• Mondo
  • Lunedì 10 maggio 2010

Rewind (reuàind!)

Ancora niente accordo tra Cameron e Clegg, dopo una giornata di incontri e riunioni

Prime Minster Gordon Brown prepares to add a message of thanks to a tribute to British servicemen, watched by his wife Sarah and Conservative Party leader David Cameron, at Horse Guards Parade, Westminster, London Saturday May 8, 2010. The event recalled the moment that Second World War hostilities in Europe ended on May 8 1945. (AP Photo/Dominic Lipinski, Pool)
Prime Minster Gordon Brown prepares to add a message of thanks to a tribute to British servicemen, watched by his wife Sarah and Conservative Party leader David Cameron, at Horse Guards Parade, Westminster, London Saturday May 8, 2010. The event recalled the moment that Second World War hostilities in Europe ended on May 8 1945. (AP Photo/Dominic Lipinski, Pool)

La giornata di oggi è cominciata con le indiscrezioni su un accordo imminente tra conservatori e liberaldemocratici e si è conclusa in modo diametralmente opposto, con i liberaldemocratici che annunciano l’inizio dei negoziati ufficiali con i laburisti e Gordon Brown che annuncia di essere pronto a dimettersi dal leader del Labour (rinunciando quindi a guidare un’eventuale coalizione rosso-gialla).

Nel corso della mattinata Danny Alexander, capo dello staff di Nick Clegg, aveva parlato di “buoni progressi”; William Hague, ministro ombra degli esteri conservatore, aveva detto che “i due staff stanno lavorando molto bene”. Nel pomeriggio i colloqui sono continuati, si è discusso dell’esistenza di una bozza di accordo, Clegg e Cameron hanno riunito gli organi dirigenti dei loro partiti – ma non sono arrivati a niente. Il nodo della riforma elettorale è ancora irrisolto: per i libdem è la priorità fondamentale, i conservatori non vogliono saperne.

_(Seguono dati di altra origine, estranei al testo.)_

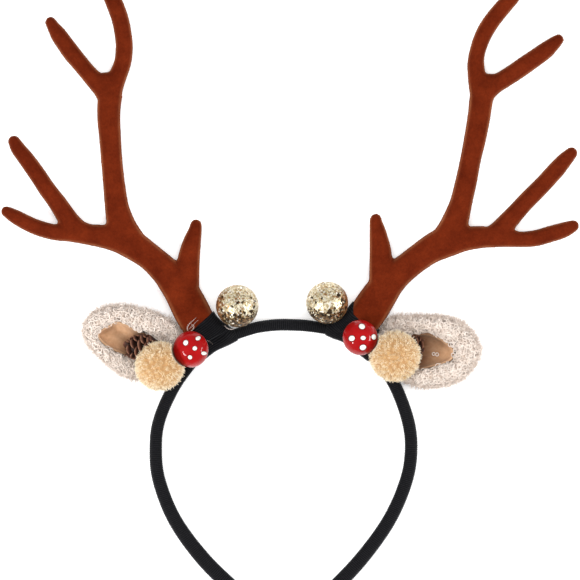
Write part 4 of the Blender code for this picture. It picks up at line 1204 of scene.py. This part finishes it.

Brown ha giocato le sue carte con un discorso davanti Downing Street, alle 18. Ha confermato le intenzioni dei liberaldemocratici di cominciare un negoziato ufficiale col Labour (diversi incontri non ufficiali si erano già succeduti nel corso del weekend), ha enfatizzato le similitudini tra il suo programma e quello dei libdem – soprattutto, manco a dirlo, sulla riforma elettorale – e ha detto di essere pronto a dimettersi da leader del partito laburista e, quindi, da primo ministro britannico.

Non voglio restare in questa posizione un minuto di più di quanto sia necessario per mettere al sicuro la situazione del paese. Chiederò quindi al mio partito di aprire la corsa per la sua leadership: una corsa in cui io non giocherò alcun ruolo e che darà al Labour un nuovo segretario a settembre.

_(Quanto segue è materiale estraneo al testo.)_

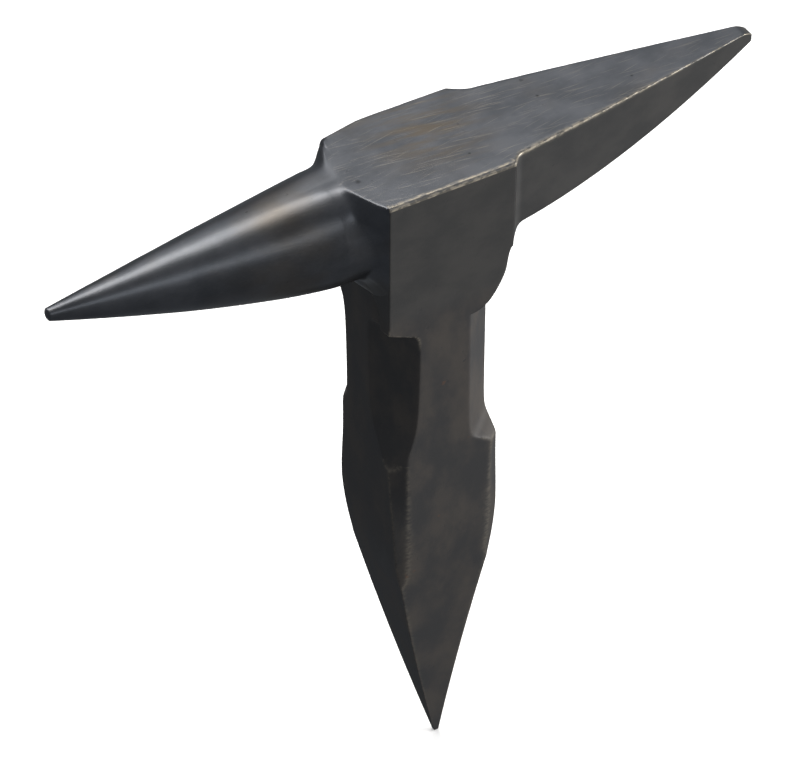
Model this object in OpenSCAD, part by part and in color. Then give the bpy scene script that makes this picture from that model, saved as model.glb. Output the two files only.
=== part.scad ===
// T-shaped bench stake for a smith, forged in one piece: a round horn and a square horn
// on either side of a flat table, a waisted neck, and a tapered spike for a stump.
// The horns lie along X and the spike points down. The origin is the seat: the middle
// of the section in which the neck ends and the spike begins.

/* [Table and head] */
// Length of the table, along the horns
head_l = 52; // [46:0.5:60]
// Width of the table, across the horns
head_w = 50; // [47:0.5:60]
// Depth of the head, from the table to where the neck has its full waist
head_h = 65; // [62:0.5:75]
// Worn bevel along the front and back edges of the table
edge_bevel = 1.2; // [0.6:0.1:2]

/* [Round horn] */
// Reach of the round horn beyond the head
round_reach = 120.5; // [90:0.5:160]
// Diameter of the horn where its flare ends
round_root_d = 42.8; // [34:0.2:44]
// Diameter of the blunt tip
round_tip_d = 5; // [3:0.2:10]
// Drop of the top line from the table to the tip
round_drop = 12; // [4:0.5:18]
// Fullness of the horn: 1 is a straight cone, more is a fuller belly
round_fullness = 1.24; // [1:0.02:1.6]
// Length of the flare that spreads the horn onto the head
flare_l = 14; // [8:0.5:20]
// Depth of the flare where it meets the head
flare_h = 48.5; // [45:0.5:54]

/* [Square horn] */
// Reach of the square horn beyond the head
square_reach = 116; // [90:0.5:160]
// Width of the horn at its root
square_root_w = 43; // [34:0.5:44]
// Depth of the horn at its root
square_root_h = 34; // [28:0.5:37]
// Width of the tip
square_tip_w = 4.4; // [3:0.2:10]
// Depth of the tip
square_tip_h = 3.2; // [2:0.2:6]
// Drop of the top at the very tip
square_tip_drop = 2.4; // [0.5:0.1:4]
// Fullness of the horn seen from above: 1 is a straight taper
square_fullness = 1.1; // [1:0.05:1.5]
// Fullness of the horn's underside: 1 is a straight taper
belly_fullness = 1.8; // [1:0.05:2.2]
// Length of the swept fillets at the root, on the horn's sides and underside
root_fillet_l = 7; // [4:0.5:14]
// Depth that the fillet adds to the underside at the head
root_fillet_h = 5; // [2:0.5:6]

/* [Neck] */
// Length of the neck, from the head down to the spike
neck_h = 66; // [50:1:90]
// Thickness of the neck along the horns, and of the spike both ways at the seat
shank_w = 47; // [42:0.5:48]
// Reach of the neck's front and back flats from the middle, towards the round horn
flat_round = 13.5; // [8:0.5:15]
// Reach of the neck's front and back flats from the middle, towards the square horn
flat_square = 8.5; // [6:0.5:15]
// Half width of the neck's flats under the horns
flat_end = 8; // [6:0.5:12]
// Rise of the notches' ceilings from the waist to the head's corners, under the round horn
ceiling_round = 5; // [3:0.5:12]
// The same rise under the square horn, where it rounds off the head's lower corners
ceiling_square = 27; // [20:0.5:28]
// Radius of the sweep by which the notches run out onto the spike's corners
sweep_r = 36; // [24:1:60]
// Half width of the shallow recess under the round horn
recess_w = 16.5; // [13:0.5:18]
// Corner radius of that recess
recess_r = 5; // [2:0.5:8]

/* [Spike] */
// Length of the spike
spike_h = 186; // [120:1:240]
// Thickness that the shank loses before the taper starts
shank_draft = 2; // [0:0.2:4]
// Depth below the seat where the shank's line meets the taper's line
taper_start = 52; // [30:1:80]
// Half length of the curve that blends the shank into the taper
blend_l = 17; // [5:1:25]
// Thickness at the point
point_w = 2; // [1:0.2:5]
// Width of the chamfers along the spike's corners, measured on each face
corner_chamfer = 5; // [3:0.5:7]
// Depth below the seat where the chamfers run out into sharp corners
chamfer_end = 70; // [40:1:90]
// Distance by which the forged point stands off the axis, towards the square horn
point_set = 9.5; // [0:0.5:12]

/* [Hidden] */
ground_steel = [0.36, 0.37, 0.39];
black_steel = [0.17, 0.17, 0.18];
table_z = neck_h + head_h;
head_x = head_l / 2;
shank_x = shank_w / 2;
// The least width of any edge, as worn
edge_wear = 0.2;
// How far cutters and blanks reach past what they shape
over = 1;
wide = 2 * max(head_l, head_w);
round_facets = 48;
horn_rings = 18;
flare_rings = 8;
tip_rings = 4;
spike_rings = 26;
arc_steps = 8;

function mix(a, b, t) = a + (b - a) * t;
function limit(v, low, high) = max(low, min(high, v));
function signed_pow(v, p) = sign(v) * pow(abs(v), p);

// Skin through rings of equal point counts, closed by a flat face at each end.
// Seen from the first ring towards the last, each ring's points run clockwise.
module loft(rings) {
    count = len(rings[0]);
    last = len(rings) - 1;
    sides = [
        for (r = [0 : last - 1])
            for (i = [0 : count - 1])
                let (j = (i + 1) % count, a = r * count, b = a + count)
                    each [[a + i, a + j, b + j], [a + i, b + j, b + i]]
    ];
    first_cap = [for (i = [count - 1 : -1 : 0]) i];
    last_cap = [for (i = [0 : count - 1]) last * count + i];
    polyhedron(points = [for (ring = rings) each ring], faces = concat([first_cap], sides, [last_cap]));
}

// Outline of the round horn at x. Roundness 1 is an ellipse, and less squares it off.
function round_ring(x, half_w, top, bottom, roundness) = [
    for (i = [0 : round_facets - 1])
        let (a = -360 * i / round_facets)
            [x,
             half_w * signed_pow(cos(a), roundness),
             (top + bottom) / 2 + (top - bottom) / 2 * signed_pow(sin(a), roundness)]
];

// The round horn at a share t of its length beyond the flare
round_len = round_reach - flare_l;
function round_r(t) = mix(round_root_d, round_tip_d, pow(t, round_fullness)) / 2;
function round_top(t) = -round_drop * t;
function round_section(t) =
    round_ring(-head_x - flare_l - round_len * t, round_r(t), round_top(t), round_top(t) - 2 * round_r(t), 1);

// The flare at a share u of its length from the head: it runs from the head's square
// face to the horn's round root, and the table runs out on it
function flare_section(u) =
    round_ring(-head_x - flare_l * u,
               mix(round_root_d, head_w, pow(1 - u, 6)) / 2,
               0,
               -mix(round_root_d, flare_h, pow(1 - u, 2)),
               limit(1.6 * u - 0.3, 0.1, 1));

// The tip's edge at an angle a of the quarter ellipse that rounds it over
tip_round_l = round_tip_d / 4;
function round_tip_section(a) =
    let (r = round_r(1) * (1 + cos(a)) / 2, middle = round_top(1) - round_r(1))
        round_ring(-head_x - round_reach - tip_round_l * sin(a), r, middle + r, middle - r, 1);

module round_horn() {
    color(ground_steel)
        translate([0, 0, table_z])
            loft(concat(
                [for (i = [0 : flare_rings - 1]) flare_section(i / flare_rings)],
                [for (i = [0 : horn_rings]) round_section(i / horn_rings)],
                [for (i = [1 : tip_rings]) round_tip_section(90 * i / tip_rings)]
            ));
}

// Rectangle across X with its corners cut off
function square_ring(x, half_w, top, bottom, cut) = [
    [x, half_w, top - cut],
    [x, half_w - cut, top],
    [x, cut - half_w, top],
    [x, -half_w, top - cut],
    [x, -half_w, bottom + cut],
    [x, cut - half_w, bottom],
    [x, half_w - cut, bottom],
    [x, half_w, bottom + cut]
];

// The square horn at a distance d beyond the head
tip_l = 6;
function root_fillet(d) = pow(limit(1 - d / root_fillet_l, 0, 1), 2);
function square_half(d) =
    mix(mix(square_root_w, square_tip_w, pow(d / square_reach, square_fullness)), head_w, root_fillet(d)) / 2;
function square_top(d) = -square_tip_drop * pow(limit((d - square_reach + tip_l) / tip_l, 0, 1), 2);
function square_bottom(d) =
    -mix(square_root_h, square_tip_h + square_tip_drop, pow(d / square_reach, belly_fullness))
    - root_fillet_h * root_fillet(d);
function square_section(d) =
    let (half = square_half(d))
        square_ring(head_x + d, half, square_top(d), square_bottom(d), min(edge_bevel, half / 3));

module square_horn() {
    color(ground_steel)
        translate([0, 0, table_z])
            loft(concat(
                [for (i = [0 : horn_rings]) square_section((square_reach - tip_l) * pow(i / horn_rings, 1.5))],
                [for (i = [1 : tip_rings]) square_section(square_reach - tip_l + tip_l * i / tip_rings)]
            ));
}

// Half width of the forging across Y at a height z: it draws in towards the seat
function side_half(z) = mix(shank_x, head_w / 2, z / table_z);

// Outline of the head's front, drawn in X and Z and carried across Y. Under the square
// horn the head's end curves in to the neck.
module front_outline() {
    curve_top = table_z + square_bottom(0);
    curve_h = min(13, curve_top - neck_h);
    rotate([90, 0, 0])
        linear_extrude(height = wide, center = true)
            polygon(concat(
                [[-head_x, table_z], [-head_x, neck_h], [shank_x, neck_h]],
                [for (i = [0 : arc_steps])
                    let (a = 90 * i / arc_steps)
                        [mix(shank_x, head_x, 1 - cos(a)), curve_top - curve_h * (1 - sin(a))]],
                [[head_x, table_z]]
            ));
}

// Outline of the forging's end, drawn in Y and Z and carried along X
module end_outline() {
    bevel_z = table_z - edge_bevel;
    rotate([90, 0, 90])
        linear_extrude(height = wide, center = true)
            polygon([
                [edge_bevel - head_w / 2, table_z],
                [-side_half(bevel_z), bevel_z],
                [-side_half(0), 0],
                [side_half(0), 0],
                [side_half(bevel_z), bevel_z],
                [head_w / 2 - edge_bevel, table_z]
            ]);
}

// One corner notch. Its flat runs from the neck's front flat, which reaches flat_x from
// the middle, to the flat under the horn, and s is the distance from the axis across it.
// Below, it sweeps out onto the spike's corner. Above, its ceiling rises to the head's
// corner, in a straight line or in a convex curve.
module corner_notch(flat_x, rise, convex) {
    flat_y = side_half(neck_h / 2);
    turn = atan2(shank_x - flat_x, flat_y - flat_end);
    flat_s = flat_x * cos(turn) + flat_y * sin(turn);
    corner_s = head_x * cos(turn) + head_w / 2 * sin(turn);
    spike_s = shank_x * cos(turn) + (shank_x - corner_chamfer) * sin(turn);
    sweep_a = acos(1 - (spike_s - flat_s) / sweep_r);
    rotate([90, 0, turn])
        linear_extrude(height = wide, center = true)
            polygon(concat(
                [[wide, neck_h + rise], [wide, 0]],
                [for (i = [arc_steps : -1 : 0])
                    let (a = sweep_a * i / arc_steps)
                        [flat_s + sweep_r * (1 - cos(a)), sweep_r * (sin(sweep_a) - sin(a))]],
                [for (i = [0 : arc_steps])
                    let (t = i / arc_steps)
                        [mix(flat_s, corner_s, convex ? sin(90 * t) : t),
                         neck_h + rise * (convex ? 1 - cos(90 * t) : t)]]
            ));
}

module corner_notches() {
    for (face = [0, 1])
        mirror([0, face, 0]) {
            corner_notch(flat_square, ceiling_square, true);
            mirror([1, 0, 0])
                corner_notch(flat_round, ceiling_round, false);
        }
}

// Shallow recess that leaves the flare's lip standing proud of the neck
module lip_recess() {
    depth = head_x - shank_x;
    recess_top = table_z - flare_h;
    corner_y = recess_w - recess_r;
    translate([-head_x - over, 0, 0])
        rotate([90, 0, 90])
            linear_extrude(height = depth + over) {
                translate([-recess_w, neck_h - over])
                    square([2 * recess_w, recess_top - recess_r - neck_h + over]);
                translate([-corner_y, neck_h - over])
                    square([2 * corner_y, recess_top - neck_h + over]);
                for (side = [-1, 1])
                    translate([side * corner_y, recess_top - recess_r])
                        circle(r = recess_r, $fn = 48);
            }
}

module head() {
    color(ground_steel)
        difference() {
            intersection() {
                front_outline();
                end_outline();
            }
            corner_notches();
            lip_recess();
        }
}

module neck() {
    color(black_steel)
        difference() {
            intersection() {
                linear_extrude(height = neck_h)
                    neck_section();
                end_outline();
            }
            corner_notches();
        }
}

// The neck's blank before it draws in: its corner cuts lie in the planes of the spike's
// chamfers at the seat
module neck_section() {
    x = shank_x;
    y = head_w / 2;
    cut = corner_chamfer + y - shank_x;
    polygon([[x, y - cut], [x - cut, y], [cut - x, y], [-x, y - cut],
             [-x, cut - y], [cut - x, -y], [x - cut, -y], [x, cut - y]]);
}

// Half thickness of the spike at a depth d. The shank's line and the taper's line are
// joined by a curve whose handle is their crossing.
knee_half = shank_x - shank_draft / 2;
function shank_half(d) = mix(shank_x, knee_half, d / taper_start);
function taper_half(d) = mix(knee_half, point_w / 2, (d - taper_start) / (spike_h - taper_start));
function blend_half(t) =
    mix(mix(shank_half(taper_start - blend_l), knee_half, t),
        mix(knee_half, taper_half(taper_start + blend_l), t), t);
function spike_half(d) =
    abs(d - taper_start) < blend_l ? blend_half((d - taper_start + blend_l) / (2 * blend_l))
    : d < taper_start ? shank_half(d)
    : taper_half(d);

// The chamfers narrow slowly at first, and the point leaves the axis ever faster
function spike_chamfer(d) =
    max(edge_wear, min(spike_half(d) / 2, corner_chamfer * pow(limit(1 - d / chamfer_end, 0, 1), 0.3)));
function spike_set(d) = point_set * pow(d / spike_h, 2);
function spike_section(d) =
    let (h = spike_half(d), c = spike_chamfer(d), x = spike_set(d))
        [[x + h, c - h, -d], [x + h - c, -h, -d], [x + c - h, -h, -d], [x - h, c - h, -d],
         [x - h, h - c, -d], [x + c - h, h, -d], [x + h - c, h, -d], [x + h, h - c, -d]];

module spike() {
    color(black_steel)
        loft([for (i = [0 : spike_rings]) spike_section(spike_h * i / spike_rings)]);
}

round_horn();
head();
square_horn();
neck();
spike();
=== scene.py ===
import bpy
import numpy as np
from mathutils import Matrix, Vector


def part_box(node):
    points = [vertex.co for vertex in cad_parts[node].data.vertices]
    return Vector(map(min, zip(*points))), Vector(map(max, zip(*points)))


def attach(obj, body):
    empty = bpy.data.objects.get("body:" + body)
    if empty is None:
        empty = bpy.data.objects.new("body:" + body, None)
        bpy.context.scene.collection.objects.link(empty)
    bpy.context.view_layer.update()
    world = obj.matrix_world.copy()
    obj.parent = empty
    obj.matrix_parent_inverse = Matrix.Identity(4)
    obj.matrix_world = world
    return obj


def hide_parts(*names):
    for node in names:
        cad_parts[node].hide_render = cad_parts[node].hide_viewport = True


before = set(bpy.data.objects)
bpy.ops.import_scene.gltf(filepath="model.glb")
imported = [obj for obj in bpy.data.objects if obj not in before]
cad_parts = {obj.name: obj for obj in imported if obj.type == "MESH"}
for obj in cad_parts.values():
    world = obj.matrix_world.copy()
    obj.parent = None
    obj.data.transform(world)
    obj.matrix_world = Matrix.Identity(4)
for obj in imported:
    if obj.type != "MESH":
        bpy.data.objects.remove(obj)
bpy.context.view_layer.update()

# Forged T-stake: round horn, head with its table, square horn, waisted neck, square spike.
# Shapes are worked out in millimetres, from the boxes of the frame's nodes and the
# dictionaries beside the code, and go into the meshes in metres. The horns lie along X,
# the origin is the seat where the neck ends and the spike begins. Left is the round
# horn's side, front is the side that the camera sees.

mm = 0.001


def boxMm(node):
    low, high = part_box(node)
    return np.array(low) / mm, np.array(high) / mm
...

Brown si propone quindi come figura di transizione, e pone ai liberaldemocratici un’offerta ben più cospicua di quella garantita loro dai conservatori: un referendum sulla riforma elettorale e un leader fresco di nomina che renda l’alleanza politicamente sostenibile, per chi ha sostenuto la necessità di cambiamenti radicali. La guerra di successione è già cominciata: il Telegraph mette insieme una lista di potenziali successori di Brown, David Miliband potrebbe candidarsi ufficialmente già questa sera.

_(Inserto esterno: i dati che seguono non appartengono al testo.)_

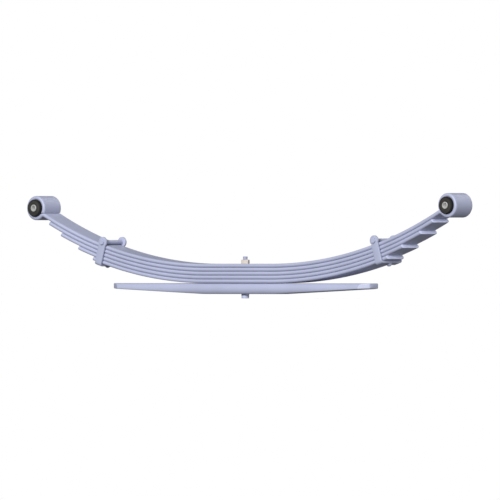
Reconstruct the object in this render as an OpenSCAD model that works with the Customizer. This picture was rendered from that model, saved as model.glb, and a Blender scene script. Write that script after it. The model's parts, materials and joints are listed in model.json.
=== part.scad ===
// Leaf spring: five graduated leaves over one tapered overload leaf, two rubber-bushed
// eyes and two bolted rebound clips.
// Origin: the centre bolt's axis on the axle seat. +Z up, +X towards the longer, rear arm.

/* [Leaves] */
// Width of every leaf, across the spring
leaf_width = 76.2; // [75:0.1:77]
// Thickness of each graduated leaf
leaf_thickness = 11.3; // [11:0.05:11.35]
// Step from one graduated leaf's underside to the next one's
leaf_pitch = 11.4; // [11.4:0.05:11.6]
// Half the length of the straight part that is clamped to the axle seat
seat_half_length = 130; // [120:1:135]
// Bend radius of the main leaf's underside on the front arm
front_bend_radius = 1452; // [1440:1:1470]
// Bend radius of the main leaf's underside on the rear arm
rear_bend_radius = 1470; // [1455:1:1490]
// Distance forward from the centre bolt to the end of leaf 2
leaf_2_front_reach = 744.5; // [715:0.5:746]
// Distance forward from the centre bolt to the end of leaf 3
leaf_3_front_reach = 697.5; // [670:0.5:710]
// Distance forward from the centre bolt to the end of leaf 4
leaf_4_front_reach = 628.5; // [600:0.5:660]
// Distance forward from the centre bolt to the end of leaf 5
leaf_5_front_reach = 570.5; // [565:0.5:590]
// Distance back from the centre bolt to the end of leaf 2
leaf_2_rear_reach = 762.5; // [740:0.5:766]
// Distance back from the centre bolt to the end of leaf 3
leaf_3_rear_reach = 716; // [690:0.5:735]
// Distance back from the centre bolt to the end of leaf 4
leaf_4_rear_reach = 645.5; // [620:0.5:680]
// Distance back from the centre bolt to the end of leaf 5
leaf_5_rear_reach = 587; // [585:0.5:610]

/* [Overload leaf] */
// Thickness of the overload leaf over the axle seat
overload_thickness = 31.75; // [29:0.25:34]
// Thickness of the overload leaf at its tips
overload_tip_thickness = 15.7; // [13:0.1:19]
// Half the overload leaf's length
overload_half_length = 505.5; // [480:0.5:512]
// Half the length over which the overload leaf keeps its full thickness
overload_thick_half_length = 140; // [120:1:170]
// Length of the cut at each corner of the overload leaf
overload_corner_length = 32; // [24:1:40]
// Width of the cut at each corner of the overload leaf
overload_corner_width = 20; // [14:1:26]
// Radius of the overload leaf's bulged side edges
overload_side_radius = 20; // [18:0.5:36]

/* [Eyes] */
// Distance forward from the centre bolt to the front eye's centre
front_eye_reach = 800; // [797:0.5:806]
// Distance back from the centre bolt to the rear eye's centre
rear_eye_reach = 821.5; // [818:0.5:828]
// Inside diameter of each rolled eye
eye_bore = 48.9; // [48.85:0.05:49.2]
// Middle radius of the reverse bend that leads into each eye
eye_root_radius = 15; // [14:0.5:16]
// Height of the front eye's centre above the main leaf's middle line
front_eye_rise = 4.5; // [0:0.5:5]
// Height of the rear eye's centre above the main leaf's middle line
rear_eye_rise = 2; // [0:0.5:5]
// Gap between the rolled end and the reverse bend that leads into each eye
eye_seam_gap = 0.5; // [0.3:0.1:1.5]

/* [Bushes] */
// Outside diameter of the steel shell pressed into each eye
shell_diameter = 48.7; // [48.4:0.05:48.75]
// Length of the steel shell
shell_length = 64; // [58:0.5:65]
// Outside diameter of the inner sleeve
sleeve_diameter = 20.6; // [20:0.1:24]
// Bore of the inner sleeve, for the vehicle's eye bolt
sleeve_bore = 14.5; // [13:0.1:16]
// Length of the inner sleeve
sleeve_length = 94; // [93:0.5:98]

/* [Centre bolt] */
// Diameter of the centre bolt
centre_bolt_diameter = 14.3; // [13:0.1:14.6]
// Diameter of the centre bolt's round locating head
locator_diameter = 22.8; // [20:0.1:24]
// Height of the centre bolt's round locating head
locator_height = 12.6; // [10:0.1:14]
// Size across flats of the centre nut
centre_nut_across_flats = 22.2; // [21:0.1:24]
// Height of the centre nut
centre_nut_height = 12; // [10:0.1:14]
// Length of bolt that shows above the centre nut
centre_bolt_show = 9.7; // [3:0.1:12]

/* [Rebound clips] */
// Distance forward from the centre bolt to the front clip's rivet
front_clip_reach = 544; // [538:1:546]
// Distance back from the centre bolt to the rear clip's rivet
rear_clip_reach = 562; // [557:1:564]
// Width of each clip's band, along the leaves
band_width = 24.5; // [22:0.5:29]
// Diameter of the round ear at each end of a clip's band
ear_diameter = 30.5; // [29:0.5:33]
// Thickness of each clip's band
band_thickness = 6.35; // [5:0.05:7]
// Diameter of each clip's bolt
clip_bolt_diameter = 9.5; // [8:0.1:9.7]
// Outside diameter of the spacer tube on each clip's bolt
spacer_diameter = 12.4; // [11.8:0.1:13.4]
// Height of each clip's bolt above the main leaf's top face
clip_bolt_rise = 7.6; // [7.2:0.1:11]
// Size across flats of each clip bolt's head and nut
clip_bolt_across_flats = 14.3; // [13:0.1:16]
// Diameter of each clip's rivet
rivet_diameter = 9.5; // [8:0.1:11]

/* [Hidden] */

// Smoothness of small and of long curves
small_curve = 64;
long_curve = 240;

// Clearances: between round pieces, around a rivet, under a clip, and beside a clip
round_gap = 0.05;
rivet_gap = 0.15;
clip_under_gap = 0.3;
clip_side_gap = 0.9;
cut_margin = 1;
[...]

Ora si attendono le mosse di Clegg e Cameron. Il leader dei liberaldemocratici non ha sospeso i negoziati con i conservatori ma deve prendere una decisione definitiva sul futuro del suo partito. Il leader dei conservatori, invece, rischia di trovarsi protagonista di un incubo: tre anni da primo ministro designato e dopo il voto la possibilità concreta di trovarsi nuovamente all’opposizione. A meno di non proporsi come leader di un governo di minoranza, come appare sempre più probabile.